** begin **

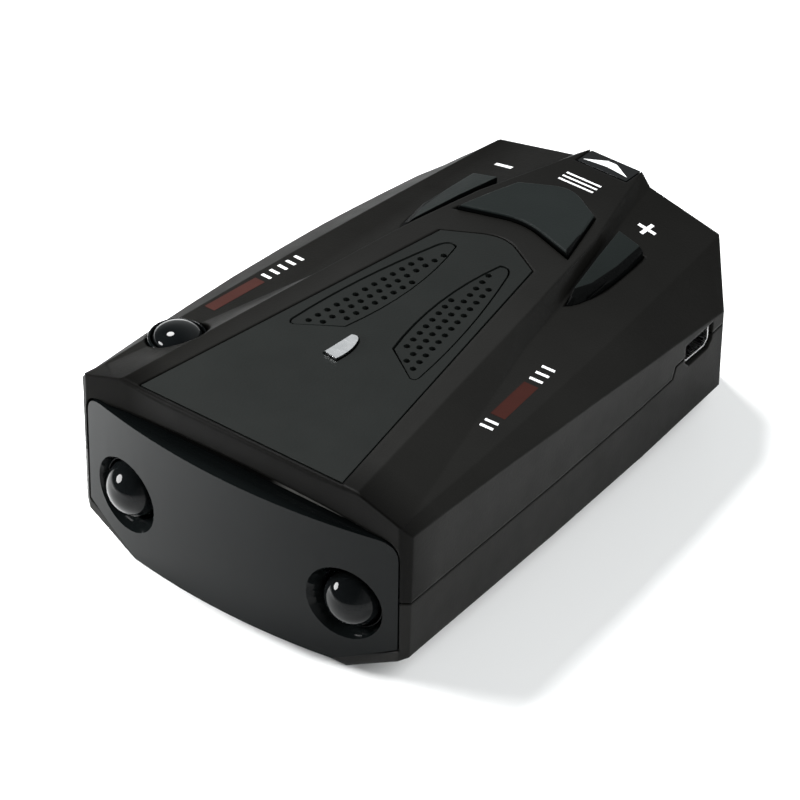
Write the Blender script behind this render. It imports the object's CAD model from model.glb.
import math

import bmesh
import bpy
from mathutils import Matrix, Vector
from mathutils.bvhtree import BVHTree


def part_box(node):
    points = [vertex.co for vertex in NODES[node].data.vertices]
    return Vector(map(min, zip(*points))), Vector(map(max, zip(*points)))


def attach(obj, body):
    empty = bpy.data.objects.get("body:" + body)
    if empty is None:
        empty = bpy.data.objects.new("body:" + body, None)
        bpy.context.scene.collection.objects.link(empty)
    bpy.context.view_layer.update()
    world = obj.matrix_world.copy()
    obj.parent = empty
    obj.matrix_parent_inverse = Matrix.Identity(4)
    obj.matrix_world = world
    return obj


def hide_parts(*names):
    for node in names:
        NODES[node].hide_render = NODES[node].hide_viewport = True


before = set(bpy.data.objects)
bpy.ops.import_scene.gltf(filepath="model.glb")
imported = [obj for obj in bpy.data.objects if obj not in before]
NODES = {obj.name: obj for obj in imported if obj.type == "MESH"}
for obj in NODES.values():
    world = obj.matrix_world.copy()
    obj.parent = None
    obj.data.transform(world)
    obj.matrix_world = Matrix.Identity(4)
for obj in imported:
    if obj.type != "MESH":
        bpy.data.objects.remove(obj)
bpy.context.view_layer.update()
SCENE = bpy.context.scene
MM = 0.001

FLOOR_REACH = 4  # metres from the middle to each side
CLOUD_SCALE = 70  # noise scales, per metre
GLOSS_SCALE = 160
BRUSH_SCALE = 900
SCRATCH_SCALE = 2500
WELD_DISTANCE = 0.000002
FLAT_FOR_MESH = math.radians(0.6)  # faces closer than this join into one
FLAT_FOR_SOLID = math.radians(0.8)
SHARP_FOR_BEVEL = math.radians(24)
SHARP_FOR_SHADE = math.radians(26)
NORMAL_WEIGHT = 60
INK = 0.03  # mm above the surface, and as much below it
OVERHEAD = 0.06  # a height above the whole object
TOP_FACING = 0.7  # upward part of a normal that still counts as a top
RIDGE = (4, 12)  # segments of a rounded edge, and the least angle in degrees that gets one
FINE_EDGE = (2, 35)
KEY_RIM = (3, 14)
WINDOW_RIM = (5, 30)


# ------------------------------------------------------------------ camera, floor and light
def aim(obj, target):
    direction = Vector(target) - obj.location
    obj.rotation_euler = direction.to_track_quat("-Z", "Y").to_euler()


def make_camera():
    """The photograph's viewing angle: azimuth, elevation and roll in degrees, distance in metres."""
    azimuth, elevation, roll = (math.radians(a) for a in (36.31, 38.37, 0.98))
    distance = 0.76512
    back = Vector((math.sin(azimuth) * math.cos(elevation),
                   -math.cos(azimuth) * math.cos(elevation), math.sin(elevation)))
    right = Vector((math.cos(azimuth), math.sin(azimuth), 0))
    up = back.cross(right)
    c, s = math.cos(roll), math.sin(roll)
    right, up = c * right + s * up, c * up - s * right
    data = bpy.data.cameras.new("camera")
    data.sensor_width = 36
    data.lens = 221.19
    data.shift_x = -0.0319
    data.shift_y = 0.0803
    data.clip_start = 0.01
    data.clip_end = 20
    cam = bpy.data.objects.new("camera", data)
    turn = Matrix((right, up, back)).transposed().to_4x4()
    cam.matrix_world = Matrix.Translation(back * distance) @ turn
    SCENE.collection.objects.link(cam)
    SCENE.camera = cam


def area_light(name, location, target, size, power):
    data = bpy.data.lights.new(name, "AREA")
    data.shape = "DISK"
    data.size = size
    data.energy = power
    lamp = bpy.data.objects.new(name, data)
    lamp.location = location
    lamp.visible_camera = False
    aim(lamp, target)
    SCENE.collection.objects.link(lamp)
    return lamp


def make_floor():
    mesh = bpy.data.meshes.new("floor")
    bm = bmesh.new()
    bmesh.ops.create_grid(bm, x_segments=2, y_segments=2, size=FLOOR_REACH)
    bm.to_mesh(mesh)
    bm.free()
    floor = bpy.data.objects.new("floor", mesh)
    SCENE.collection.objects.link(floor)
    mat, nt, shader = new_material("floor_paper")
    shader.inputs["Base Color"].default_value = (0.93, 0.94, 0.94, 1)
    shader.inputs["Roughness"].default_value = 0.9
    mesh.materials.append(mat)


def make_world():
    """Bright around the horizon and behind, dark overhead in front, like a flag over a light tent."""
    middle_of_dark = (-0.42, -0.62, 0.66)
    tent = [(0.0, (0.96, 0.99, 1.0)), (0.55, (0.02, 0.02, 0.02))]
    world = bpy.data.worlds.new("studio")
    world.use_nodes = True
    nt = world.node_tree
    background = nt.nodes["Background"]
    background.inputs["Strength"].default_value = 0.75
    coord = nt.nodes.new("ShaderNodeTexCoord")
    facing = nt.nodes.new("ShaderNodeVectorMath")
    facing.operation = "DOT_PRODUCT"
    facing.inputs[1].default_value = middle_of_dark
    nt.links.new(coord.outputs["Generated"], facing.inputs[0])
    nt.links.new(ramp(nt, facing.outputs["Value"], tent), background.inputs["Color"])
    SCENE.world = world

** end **

#### INSTRUCTIONS FOR THE TASK
Give back all the data exactly as written.

#### EXPECTED ANSWER
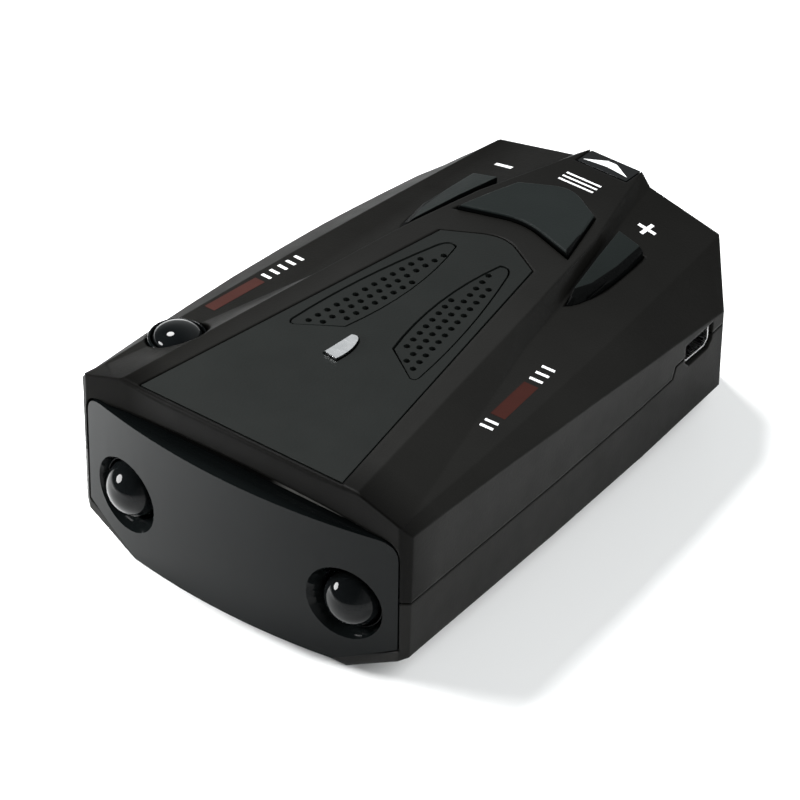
Write the Blender script behind this render. It imports the object's CAD model from model.glb.
import math

import bmesh
import bpy
from mathutils import Matrix, Vector
from mathutils.bvhtree import BVHTree


def part_box(node):
    points = [vertex.co for vertex in NODES[node].data.vertices]
    return Vector(map(min, zip(*points))), Vector(map(max, zip(*points)))


def attach(obj, body):
    empty = bpy.data.objects.get("body:" + body)
    if empty is None:
        empty = bpy.data.objects.new("body:" + body, None)
        bpy.context.scene.collection.objects.link(empty)
    bpy.context.view_layer.update()
    world = obj.matrix_world.copy()
    obj.parent = empty
    obj.matrix_parent_inverse = Matrix.Identity(4)
    obj.matrix_world = world
    return obj


def hide_parts(*names):
    for node in names:
        NODES[node].hide_render = NODES[node].hide_viewport = True


before = set(bpy.data.objects)
bpy.ops.import_scene.gltf(filepath="model.glb")
imported = [obj for obj in bpy.data.objects if obj not in before]
NODES = {obj.name: obj for obj in imported if obj.type == "MESH"}
for obj in NODES.values():
    world = obj.matrix_world.copy()
    obj.parent = None
    obj.data.transform(world)
    obj.matrix_world = Matrix.Identity(4)
for obj in imported:
    if obj.type != "MESH":
        bpy.data.objects.remove(obj)
bpy.context.view_layer.update()
SCENE = bpy.context.scene
MM = 0.001

FLOOR_REACH = 4  # metres from the middle to each side
CLOUD_SCALE = 70  # noise scales, per metre
GLOSS_SCALE = 160
BRUSH_SCALE = 900
SCRATCH_SCALE = 2500
WELD_DISTANCE = 0.000002
FLAT_FOR_MESH = math.radians(0.6)  # faces closer than this join into one
FLAT_FOR_SOLID = math.radians(0.8)
SHARP_FOR_BEVEL = math.radians(24)
SHARP_FOR_SHADE = math.radians(26)
NORMAL_WEIGHT = 60
INK = 0.03  # mm above the surface, and as much below it
OVERHEAD = 0.06  # a height above the whole object
TOP_FACING = 0.7  # upward part of a normal that still counts as a top
RIDGE = (4, 12)  # segments of a rounded edge, and the least angle in degrees that gets one
FINE_EDGE = (2, 35)
KEY_RIM = (3, 14)
WINDOW_RIM = (5, 30)


# ------------------------------------------------------------------ camera, floor and light
def aim(obj, target):
    direction = Vector(target) - obj.location
    obj.rotation_euler = direction.to_track_quat("-Z", "Y").to_euler()


def make_camera():
    """The photograph's viewing angle: azimuth, elevation and roll in degrees, distance in metres."""
    azimuth, elevation, roll = (math.radians(a) for a in (36.31, 38.37, 0.98))
    distance = 0.76512
    back = Vector((math.sin(azimuth) * math.cos(elevation),
                   -math.cos(azimuth) * math.cos(elevation), math.sin(elevation)))
    right = Vector((math.cos(azimuth), math.sin(azimuth), 0))
    up = back.cross(right)
    c, s = math.cos(roll), math.sin(roll)
    right, up = c * right + s * up, c * up - s * right
    data = bpy.data.cameras.new("camera")
    data.sensor_width = 36
    data.lens = 221.19
    data.shift_x = -0.0319
    data.shift_y = 0.0803
    data.clip_start = 0.01
    data.clip_end = 20
    cam = bpy.data.objects.new("camera", data)
    turn = Matrix((right, up, back)).transposed().to_4x4()
    cam.matrix_world = Matrix.Translation(back * distance) @ turn
    SCENE.collection.objects.link(cam)
    SCENE.camera = cam


def area_light(name, location, target, size, power):
    data = bpy.data.lights.new(name, "AREA")
    data.shape = "DISK"
    data.size = size
    data.energy = power
    lamp = bpy.data.objects.new(name, data)
    lamp.location = location
    lamp.visible_camera = False
    aim(lamp, target)
    SCENE.collection.objects.link(lamp)
    return lamp


def make_floor():
    mesh = bpy.data.meshes.new("floor")
    bm = bmesh.new()
    bmesh.ops.create_grid(bm, x_segments=2, y_segments=2, size=FLOOR_REACH)
    bm.to_mesh(mesh)
    bm.free()
    floor = bpy.data.objects.new("floor", mesh)
    SCENE.collection.objects.link(floor)
    mat, nt, shader = new_material("floor_paper")
    shader.inputs["Base Color"].default_value = (0.93, 0.94, 0.94, 1)
    shader.inputs["Roughness"].default_value = 0.9
    mesh.materials.append(mat)


def make_world():
    """Bright around the horizon and behind, dark overhead in front, like a flag over a light tent."""
    middle_of_dark = (-0.42, -0.62, 0.66)
    tent = [(0.0, (0.96, 0.99, 1.0)), (0.55, (0.02, 0.02, 0.02))]
    world = bpy.data.worlds.new("studio")
    world.use_nodes = True
    nt = world.node_tree
    background = nt.nodes["Background"]
    background.inputs["Strength"].default_value = 0.75
    coord = nt.nodes.new("ShaderNodeTexCoord")
    facing = nt.nodes.new("ShaderNodeVectorMath")
    facing.operation = "DOT_PRODUCT"
    facing.inputs[1].default_value = middle_of_dark
    nt.links.new(coord.outputs["Generated"], facing.inputs[0])
    nt.links.new(ramp(nt, facing.outputs["Value"], tent), background.inputs["Color"])
    SCENE.world = world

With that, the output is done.